Più bas tardo dentro, è il maschietto cantato da Nina Zilli in «Per sempre», una canzone alla Mina primi Anni Sessanta, tanto che si aspetta che la Tigre venga a metterci del suo (o ce l'abbia già messo); lui è uno che promette e non mantiene e nega la verità (ricorda qualcuno?), lei alla fine si rende conto che non vale la pena e tanti cari saluti. I tormenti amorosi riempiono la metà giusta dei brani in gara dal 14 febbraio. Sono tormenti tutti femminili: sta male pure Arisa, che ha abbandonato quella sua aria lieve e distratta e stupisce con un pezzo tristissimo dove si sezionano sentimenti negativi e dolori fisici ad essi correlati, dal vomito alla perdita di appetito. Chiara Civello, cantautrice, graziosa militante jazz sconoscita nel pop, in «Al posto del mondo» si fa accompagnare da un bandoneon malandrino per raccontare un innamoramento che cresce a livelli di guardia. I Matia Bazar tornano al sound ovattato delle origini, e con la misurata Silvia Mezzanotte sussurrano «Sei geniale/Nel fare del male».

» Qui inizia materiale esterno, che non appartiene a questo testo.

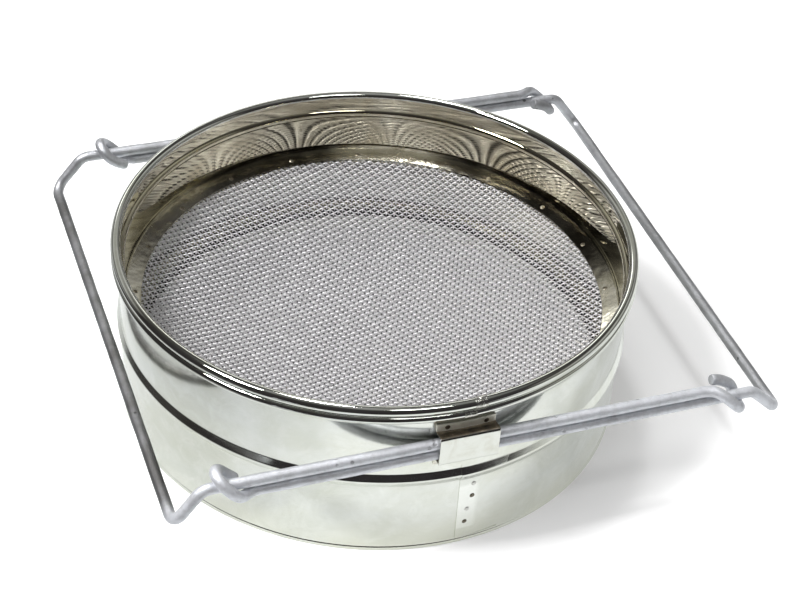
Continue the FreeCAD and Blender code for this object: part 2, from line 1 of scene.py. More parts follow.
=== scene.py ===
"""A pair of nested round sieves with two wire handles.

The axis is Z and the foot of the lower (fine) sieve stands at z = 0.  The upper (coarse) sieve
sits inside it.  The handles stand out along -X (left) and +X (right).  Their rods end in coils
at two saddle straps, one on the -Y side (front) and one on the +Y side (back).
Pieces are shaped in millimetres; materials, lights and camera are in metres.
"""
import math

import bmesh
import bpy
import numpy as np
from mathutils import Matrix, Vector


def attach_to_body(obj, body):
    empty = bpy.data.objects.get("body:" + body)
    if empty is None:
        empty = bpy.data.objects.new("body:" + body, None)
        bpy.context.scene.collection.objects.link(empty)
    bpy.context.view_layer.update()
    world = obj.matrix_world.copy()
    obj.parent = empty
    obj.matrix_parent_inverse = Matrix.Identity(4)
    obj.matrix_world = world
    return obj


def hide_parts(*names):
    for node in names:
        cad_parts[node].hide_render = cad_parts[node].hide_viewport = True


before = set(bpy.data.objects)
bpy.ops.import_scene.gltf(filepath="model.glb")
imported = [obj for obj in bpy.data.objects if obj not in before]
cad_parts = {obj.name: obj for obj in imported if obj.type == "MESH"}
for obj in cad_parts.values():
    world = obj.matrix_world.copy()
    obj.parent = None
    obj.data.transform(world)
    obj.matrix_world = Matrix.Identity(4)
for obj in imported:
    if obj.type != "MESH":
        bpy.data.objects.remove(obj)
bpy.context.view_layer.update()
scene = bpy.context.scene

MM = 0.001
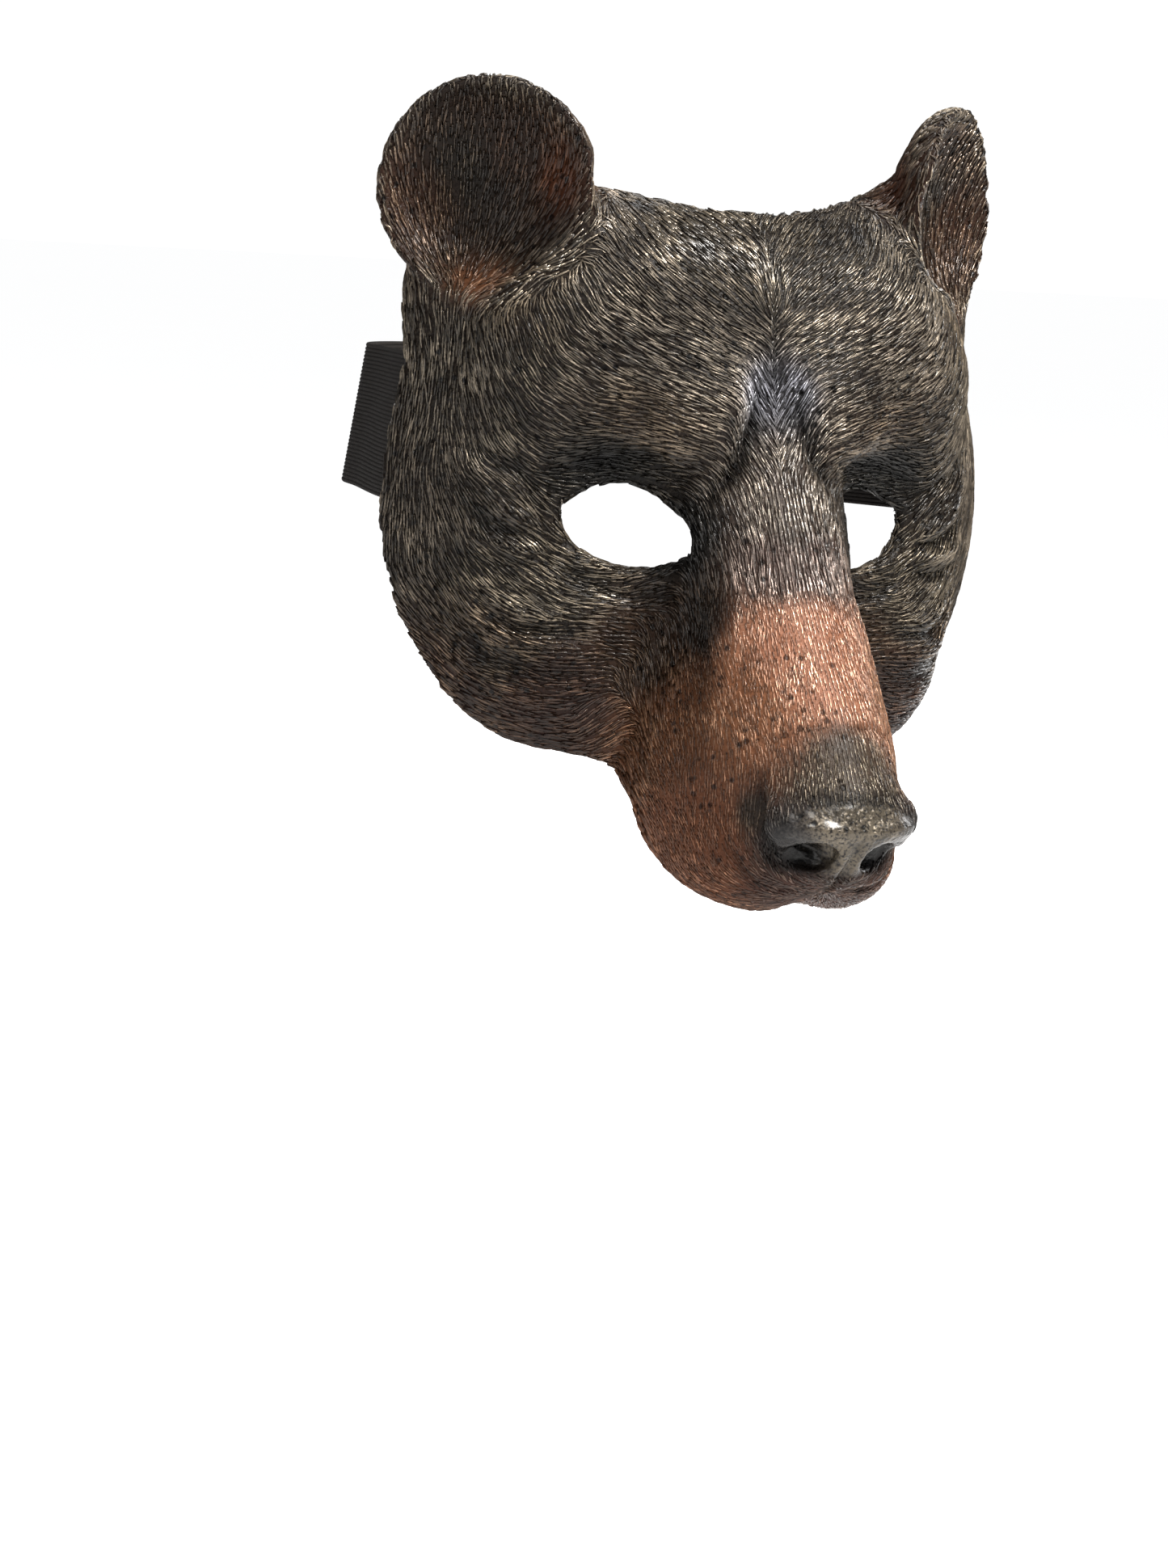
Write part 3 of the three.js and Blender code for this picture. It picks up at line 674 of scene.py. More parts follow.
def paint_group() -> bpy.types.NodeTree:
    """Builds the shared paint effect: ground paint, dry-brushed ridges, mottling and small dark pits.

    Returns:
        The node group, with the outputs Color, Roughness, Metallic and Height.
    """
    group = bpy.data.node_groups.new("BrushedPaint", "ShaderNodeTree")
    for name, kind, default in (
        ("Ground", "Color", (0.02, 0.015, 0.012, 1)),
        ("Brush", "Color", (0.3, 0.26, 0.19, 1)),
        ("Ridge", "Float", 0.5),
        ("Cover", "Float", 0.7),
    ):
        socket = group.interface.new_socket(name, in_out="INPUT", socket_type="NodeSocket" + kind)
        socket.default_value = default
    for name, kind in (("Color", "Color"), ("Roughness", "Float"), ("Metallic", "Float"), ("Height", "Float")):
        group.interface.new_socket(name, in_out="OUTPUT", socket_type="NodeSocket" + kind)
    tree = Nodes(group)
    source = tree.add("NodeGroupInput").outputs
    place = tree.place()
    patches = tree.noise(place, 70, 3)
    grain = tree.noise(place, 900, 4)
    pits = tree.add("TexVoronoi", {"Vector": place, "Scale": 210}).outputs[0]
    pit = tree.times(tree.between(pits, 0.28, 0.13), tree.between(tree.noise(place, 45, 1), 0.46, 0.56))
    touch = tree.maths("ADD", tree.times(patches, 2.4), -0.6, clamp=True)
    rough_edge = tree.plus(source["Ridge"], tree.times(tree.plus(grain, -0.5), 0.9))
    ridge = tree.times(tree.between(rough_edge, 0.44, 1.02), touch)
    cover = tree.maths("MULTIPLY", ridge, source["Cover"], clamp=True)
    cover = tree.times(cover, tree.minus(1.0, pit))
    dark = tree.minus(tree.plus(tree.times(grain, 0.9), 0.45), tree.times(pit, 0.6))
    ground = tree.add("VectorMath", {0: source["Ground"], 3: dark}, operation="SCALE").outputs[0]
    results = {
        "Color": tree.mix(cover, ground, source["Brush"]),
        "Roughness": tree.minus(tree.plus(tree.times(grain, 0.24), 0.24), tree.times(cover, 0.1)),
        "Metallic": tree.times(cover, 0.75),
        "Height": tree.minus(tree.times(grain, 0.3), tree.times(pit, 1.5)),
    }
    tree.add("NodeGroupOutput", results)
    return group


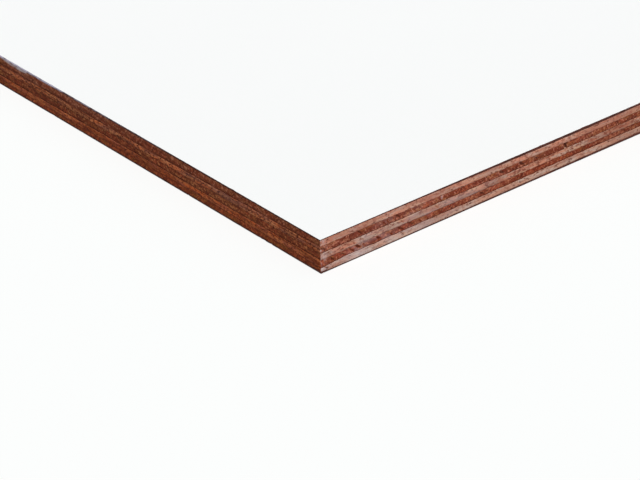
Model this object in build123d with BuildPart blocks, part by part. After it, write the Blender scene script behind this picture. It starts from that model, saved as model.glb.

Due maschietti entrano in tema: e se il dedicato Francesco Renga, anche autore di testo, inanella un'ode alla bellezza che eleva lo spirito («Mentre togli il vestito di fretta non rimane che la meraviglia») quello che si spinge ben oltre è il cantautore defilippiano Pierdavide Carone, cui fa da coautore Lucio Dalla che compare solo nei cori e alla direzione d'orchestra. Dice Lucio che «Nanì» gli ricorda «4-3-43», alias «Gesù Bambino»: in realtà, la voce acerba di Carone recita nella ballad per chitarra un bravo ragazzetto che si è preso una cotta per la donna sbagliata, una che accontenta piuttosto i camionisti: «Dimmi perché tu ami sempre gli altri e io amo solo te». Dopo la lunga pochade delle Olgettine, ci si ripara su terreni da repertorio classico cantautorale. Che Italia racconti questo Sanremo 2012, non è facile dire.

Le pesantissime pene d'amore sono cantate da donne che esibiscono grinta, mentre altre ragazze festivaliere virano sul sociale: Emma la pasionaria per tutte. Con «Non è l'inferno» si fa voce drammatica di un pensionato in difficoltà, padre di un figlio «che a 30 anni teme il sogno di sposarsi». Pura destra sociale, a cura di Kekko dei Modà, l'autore. Più generica Dolcenera, che emergendo dal pop elettronico canta «contro questa eredità/di forma culturale/che da tempo non fa respirare». Irene Fornaciari si butta in un girotondo giocoso firmato Van De Sfroos, declamando la notte, i gatti, i pipistrelli; Gigi D'Alessio ha cucito su misura un'ode alla solitudine e alla rabbia della Berté e del suo caratteraccio: è lei, nella stranissima coppia, l'indubbia e ribalda conduttrice del duetto in «Respirare» (che di D'Alessio non sembra neanche).

Il livello complessivo della gara appare comunque più modesto rispetto all'anno scorso, e non ugualmente disseminato di sorprese. Ma qualche alzata d'ala c'è. Eugenio Finardi affronta il tema della spiritualità in un audace sermone laico che valorizza la sua raffinata vocalità; s'interroga sull'essenza di un Ente supremo, e con «E tu lo chiami Dio» travalica il pop e Sanremo, mescolando chitarre e organo.

All'opposto, il delizioso Samuele Bersani ci provoca con l'originalità della sua vena: segue i salti di «Un pallone» che passa «dalla noia di un prato all'inglese/ a un asfalto che fu Garibaldi a donare», poi gli sfugge una moralità sempre più attuale: «ci vuol coraggio a mantenere la calma adesso». I Marlene Kuntz, bandiere della musica alternativa italiana, arrivano desiderosi di piacere, ma nascondono pure la clava dietro la schiena. In una ballad nervosa spezzata da una tromba malandrina, l'autore e (ottimo) vocalist Cristiano Godano colpisce subito: «La felicità non è impossibile/La stupidità la rende facile...». E viene in mente il bicchiere di vino con un panino, di albanorominiana memoria.